La laïcité n’empêche nullement de pratiquer une religion ni d’agir conformément aux préceptes de cette religion. Elle pose seulement une limite aux agissements de toutes et tous, cette limite c’est celle de la loi qui est justement la garantie de la liberté de toutes et tous, croyant ou non.

Voilà pourquoi il faut être si vigilants à ne pas la laisser dévoyer. On en connaît qui l’invoquent dans le cas d’un culte mais pas pour d’autre. On les repère d’assez loin. C’est la manie de l’extrême-droite de stigmatiser les musulmans.

D’autres ont des façons plus sournoises mais dangereuses aussi et souvent tout aussi dangereuses.  Ils déguisent la laïcité en une sorte d’œcuménisme qui prétendrait que toutes les religions pourraient avoir leur place dans le débat public. Ils feignent d’avoir les meilleures intentions du monde et au nom d’une prétendue tolérance, ils ouvrent en fait la porte au retour des religions et de leurs dogmes dans les discussions politiques.

A ce sujet, l’Union européenne donne régulièrement un exemple désastreux. Certain·es se rappellent peut-être qu’en novembre 2014, le Parlement européen avait cru bon d’inviter le Pape à s’exprimer dans son hémicycle.

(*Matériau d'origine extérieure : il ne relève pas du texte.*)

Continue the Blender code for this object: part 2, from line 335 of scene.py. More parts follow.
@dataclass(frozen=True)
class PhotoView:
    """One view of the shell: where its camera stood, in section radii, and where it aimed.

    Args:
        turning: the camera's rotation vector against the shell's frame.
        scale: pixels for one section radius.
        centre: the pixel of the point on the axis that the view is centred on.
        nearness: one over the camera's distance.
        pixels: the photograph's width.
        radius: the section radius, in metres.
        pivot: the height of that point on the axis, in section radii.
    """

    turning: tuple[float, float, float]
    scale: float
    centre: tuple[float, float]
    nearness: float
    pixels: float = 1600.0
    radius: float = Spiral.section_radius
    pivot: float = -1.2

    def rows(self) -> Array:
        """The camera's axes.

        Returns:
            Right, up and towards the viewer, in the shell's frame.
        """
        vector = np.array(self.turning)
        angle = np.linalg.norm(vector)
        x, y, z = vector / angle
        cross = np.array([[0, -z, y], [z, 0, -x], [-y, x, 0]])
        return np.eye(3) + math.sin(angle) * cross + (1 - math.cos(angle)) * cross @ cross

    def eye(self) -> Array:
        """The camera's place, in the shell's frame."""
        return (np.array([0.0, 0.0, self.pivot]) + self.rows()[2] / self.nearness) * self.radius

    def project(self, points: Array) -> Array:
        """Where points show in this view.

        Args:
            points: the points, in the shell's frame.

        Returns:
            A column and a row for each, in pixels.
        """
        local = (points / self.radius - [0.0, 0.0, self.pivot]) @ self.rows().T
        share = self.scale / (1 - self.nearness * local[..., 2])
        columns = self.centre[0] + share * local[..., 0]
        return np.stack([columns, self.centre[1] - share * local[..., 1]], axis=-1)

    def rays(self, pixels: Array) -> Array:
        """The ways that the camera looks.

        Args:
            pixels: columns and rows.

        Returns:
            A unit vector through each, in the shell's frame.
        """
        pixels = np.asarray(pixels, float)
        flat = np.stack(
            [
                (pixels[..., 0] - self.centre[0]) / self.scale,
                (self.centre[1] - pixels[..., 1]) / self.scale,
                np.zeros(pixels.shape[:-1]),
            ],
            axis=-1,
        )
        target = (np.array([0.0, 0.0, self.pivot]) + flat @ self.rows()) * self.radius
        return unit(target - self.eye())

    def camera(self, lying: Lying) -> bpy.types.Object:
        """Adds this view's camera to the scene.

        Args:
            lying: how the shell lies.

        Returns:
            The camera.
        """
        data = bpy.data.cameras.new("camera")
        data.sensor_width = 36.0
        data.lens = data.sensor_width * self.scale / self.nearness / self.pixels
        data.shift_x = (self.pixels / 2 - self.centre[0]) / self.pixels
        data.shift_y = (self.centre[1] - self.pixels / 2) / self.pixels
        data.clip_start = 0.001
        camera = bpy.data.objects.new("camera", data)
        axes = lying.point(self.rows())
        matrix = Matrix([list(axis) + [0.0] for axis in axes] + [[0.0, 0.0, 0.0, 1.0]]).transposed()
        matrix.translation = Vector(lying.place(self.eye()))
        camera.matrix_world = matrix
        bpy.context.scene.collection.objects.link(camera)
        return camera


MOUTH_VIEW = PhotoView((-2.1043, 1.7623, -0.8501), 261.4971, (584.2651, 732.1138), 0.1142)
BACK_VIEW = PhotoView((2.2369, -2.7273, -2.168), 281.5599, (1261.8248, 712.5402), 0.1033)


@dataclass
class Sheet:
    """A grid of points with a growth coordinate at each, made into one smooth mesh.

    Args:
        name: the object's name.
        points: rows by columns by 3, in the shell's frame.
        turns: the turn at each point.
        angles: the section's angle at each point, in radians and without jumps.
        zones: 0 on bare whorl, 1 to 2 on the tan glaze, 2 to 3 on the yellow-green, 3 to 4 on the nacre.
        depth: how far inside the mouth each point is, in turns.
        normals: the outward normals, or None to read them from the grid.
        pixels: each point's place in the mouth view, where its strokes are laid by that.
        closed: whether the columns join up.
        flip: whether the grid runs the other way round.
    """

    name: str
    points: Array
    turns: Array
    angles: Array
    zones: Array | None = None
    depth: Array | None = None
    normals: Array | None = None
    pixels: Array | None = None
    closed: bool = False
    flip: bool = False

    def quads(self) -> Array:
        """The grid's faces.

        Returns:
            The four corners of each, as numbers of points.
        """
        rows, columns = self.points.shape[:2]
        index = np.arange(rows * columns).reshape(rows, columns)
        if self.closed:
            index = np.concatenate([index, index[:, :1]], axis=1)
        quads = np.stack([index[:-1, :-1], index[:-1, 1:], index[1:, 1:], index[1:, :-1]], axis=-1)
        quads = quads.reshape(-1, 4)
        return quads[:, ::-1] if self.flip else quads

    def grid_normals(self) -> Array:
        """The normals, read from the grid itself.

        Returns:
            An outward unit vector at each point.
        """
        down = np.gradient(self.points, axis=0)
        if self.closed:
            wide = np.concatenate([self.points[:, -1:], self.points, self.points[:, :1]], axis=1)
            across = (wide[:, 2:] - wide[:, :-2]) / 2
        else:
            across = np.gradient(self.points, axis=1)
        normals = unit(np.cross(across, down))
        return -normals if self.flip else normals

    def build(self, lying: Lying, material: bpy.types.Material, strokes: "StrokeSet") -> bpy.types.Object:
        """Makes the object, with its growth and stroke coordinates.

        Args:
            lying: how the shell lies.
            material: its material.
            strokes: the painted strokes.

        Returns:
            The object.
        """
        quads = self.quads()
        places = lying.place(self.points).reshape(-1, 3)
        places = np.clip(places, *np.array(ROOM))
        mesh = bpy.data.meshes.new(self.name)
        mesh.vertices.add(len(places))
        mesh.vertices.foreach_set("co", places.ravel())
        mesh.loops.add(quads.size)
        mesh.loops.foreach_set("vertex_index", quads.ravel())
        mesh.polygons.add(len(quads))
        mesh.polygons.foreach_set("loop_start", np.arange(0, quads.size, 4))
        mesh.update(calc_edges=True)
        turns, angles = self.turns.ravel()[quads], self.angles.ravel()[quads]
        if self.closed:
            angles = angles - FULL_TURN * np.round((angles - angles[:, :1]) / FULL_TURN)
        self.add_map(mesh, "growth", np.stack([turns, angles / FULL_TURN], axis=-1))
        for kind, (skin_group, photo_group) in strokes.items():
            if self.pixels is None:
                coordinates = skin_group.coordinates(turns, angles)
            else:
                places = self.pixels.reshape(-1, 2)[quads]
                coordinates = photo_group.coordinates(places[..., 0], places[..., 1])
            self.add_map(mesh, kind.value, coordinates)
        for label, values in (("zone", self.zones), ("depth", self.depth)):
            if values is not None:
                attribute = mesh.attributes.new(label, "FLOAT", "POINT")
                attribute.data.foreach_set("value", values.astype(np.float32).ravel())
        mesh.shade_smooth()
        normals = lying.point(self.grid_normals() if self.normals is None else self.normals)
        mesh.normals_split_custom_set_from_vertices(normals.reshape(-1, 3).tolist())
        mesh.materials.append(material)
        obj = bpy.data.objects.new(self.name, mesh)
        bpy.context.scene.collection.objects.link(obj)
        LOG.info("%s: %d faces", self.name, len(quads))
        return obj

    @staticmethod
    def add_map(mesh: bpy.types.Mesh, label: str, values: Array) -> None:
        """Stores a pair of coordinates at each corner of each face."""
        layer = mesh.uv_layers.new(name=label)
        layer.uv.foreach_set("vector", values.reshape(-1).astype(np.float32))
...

Jean-Luc Mélenchon, alors député européen avait boycotté cette séance pour témoigner qu’il refusait de voir transformer une tribune en une chaire. Il s’en était expliqué ici.

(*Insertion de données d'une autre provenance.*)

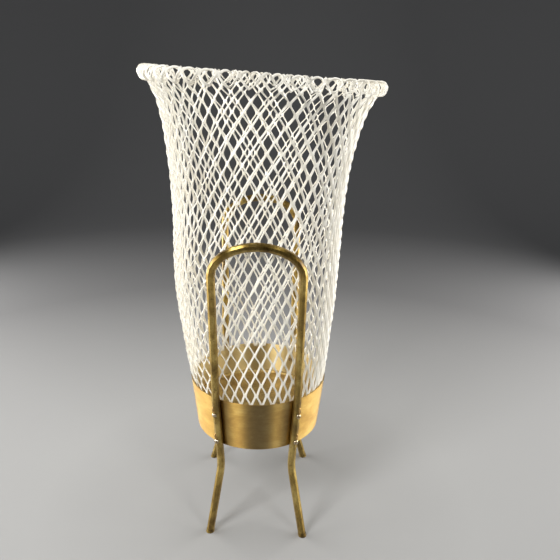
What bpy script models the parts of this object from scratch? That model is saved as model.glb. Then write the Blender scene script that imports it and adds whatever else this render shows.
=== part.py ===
"""Umbrella stand: a flared basket of expanded steel mesh in a tapered brass band, on two hairpin legs.

Metres, +Z up. The origin is on the floor, under the middle of the basket. The front hairpin is at -Y.
"""

import math

import bpy
import bmesh
from mathutils import Matrix, Vector

# Basket: middle of the mesh sheet, as (height, radius) stations from inside the band up to the rim roll.
BASKET_STATIONS = (
    (0.184, 0.0840),
    (0.192, 0.0849),
    (0.204, 0.0876),
    (0.225, 0.0903),
    (0.258, 0.0940),
    (0.294, 0.0978),
    (0.330, 0.1000),
    (0.366, 0.1008),
    (0.402, 0.1014),
    (0.438, 0.1031),
    (0.474, 0.1066),
    (0.508, 0.1120),
    (0.534, 0.1190),
    (0.551, 0.1233),
)
BASKET_THICKNESS = 0.0024
RIM_CENTRE_RADIUS = 0.1308
RIM_CENTRE_Z = 0.560
RIM_ROLL_RADIUS = 0.0077
RIM_ROLL_START = math.radians(190)
RIM_ROLL_END = math.radians(-120)
RIM_ROLL_STEPS = 12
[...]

Ces derniers jours, on a appris que la « Haute représentante », sorte de ministre des affaires étrangères de la Commission,  Federica Mogherini, a lancé une initiative qu’elle se vante de comparer à un « Erasmus de la religion ». Son objectif est de créer un réseau de personnes « qui travaillent sur le thème de la foi et de l’inclusion sociale ».

En somme, l’Union européenne considère que question sociales et religions doivent aller de pair. Lutter contre la pauvreté n’est pas une affaire politique mais une question religieuse.

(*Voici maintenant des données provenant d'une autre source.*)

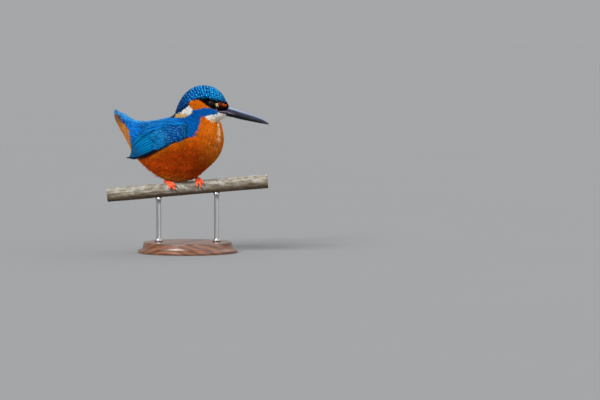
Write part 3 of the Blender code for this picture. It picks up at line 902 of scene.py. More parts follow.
# The mesh that a piece's modifiers leave, as a piece of its own; the piece is removed
def applied(piece, name):
    graph = bpy.context.evaluated_depsgraph_get()
    graph.update()
    ready = piece.evaluated_get(graph)
    mesh = bpy.data.meshes.new_from_object(ready, preserve_all_data_layers=True, depsgraph=graph)
    bpy.data.objects.remove(piece, do_unlink=True)
    return linked(name, mesh)


# Tarsus and toes welded into one closed skin by a fine remesh, then smoothed
def makeFoot(sideName):
    foot = feet[sideName]
    piece = joinedTubes("footDraft", [tarsusTube(foot)] + [toeTube(foot, toe) for toe in feet["toes"]])
    weld = piece.modifiers.new("weld", "REMESH")
    weld.mode = "VOXEL"
    weld.voxel_size = feet["voxel"] * mm
    weld.use_smooth_shade = True
    relax = piece.modifiers.new("relax", "SMOOTH")
    relax.factor = 0.5
    relax.iterations = 2
    return applied(piece, "foot_" + sideName)


def clawMaterial():
    material, tree, shader = newMaterial("clawHorn", 0.5, Coat_Weight=0.25, Coat_Roughness=0.2)
    grain = useGrain(tree, 700.0, 2500.0)
    surfaced(tree, shader, mixColor(tree, grain["Both"], *feet["horn"]), 0.28, grain["Fine"], 0.2, 0.00005)
    return material


# Four hooked claws: each radius falls from root to tip while the path lifts off the bark by a half sine
def makeClaws(sideName, material):
    foot = feet[sideName]
    t = np.linspace(-0.18, 1, 22)
    tubes = []
    for toe in feet["toes"]:
        _, degrees, _ = toePath(foot, toe, np.ones(22))
        degrees = degrees + math.copysign(feet["clawAngle"], toe[1]) * t
        distance = foot["place"] + toe[0] + np.radians(degrees) * perch["radius"] * (foot["lean"] + toe[2])
        radius = mix(*feet["claw"], np.clip(t, 0, 1) ** 0.8)
        lift = 0.9 * np.sin(math.pi * np.clip(t, 0, 1)) + radius + 0.15
        tubes.append(tubeRings(onPerch(distance, degrees, lift), radius * mm, 14))
    finished(joinedTubes("claws_" + sideName, tubes), material, "claw")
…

C’est aberrant et inacceptable.

Sous couvert d’œuvrer à la « coexistence des religions », cette initiative vise à en accroître l’emprise sur la société alors qu’il faudrait au contraire s’assurer que les religions ne viennent pas coloniser la sphère publique.

Un million et demi d’euros d’argent public devraient donc être consacrés à faciliter le prosélytisme.

Devant ce véritable scandale, évidemment, pas un membre du gouvernement n’élèvera la voix.

Il faut dire que leur politique en faveur des riches, cette espèce de culte permanent voué à l’argent, leur fait peut-être éprouver le besoin d’un petit « supplément d’âme ». Hypocrisie et manipulation !

Ce genre d’hypocrisie est d’autant plus dangereux qu’il amène bien souvent à valoriser une religion particulière au détriment des autres et a fortiori de l’athéisme, option spirituelle majoritaire en France. Rappelons-nous des discussions sur le projet de constitution européenne dans lequel certain·es voulaient inscrire « les racines chrétiennes de l’Europe ». Et Bruxelles vient encore de donner un exemple de cette façon implicite de rejeter les religions et les personnes « venues d’ailleurs ». La nouvelle commission européenne, bientôt présidée par l’Allemande Ursula Von der Leyen, compte de nombreux portefeuilles. Cette année, certains ont un intitulé curieux : on trouve par exemple un commissaire en charge de la « démocratie et démographie ». Curieux !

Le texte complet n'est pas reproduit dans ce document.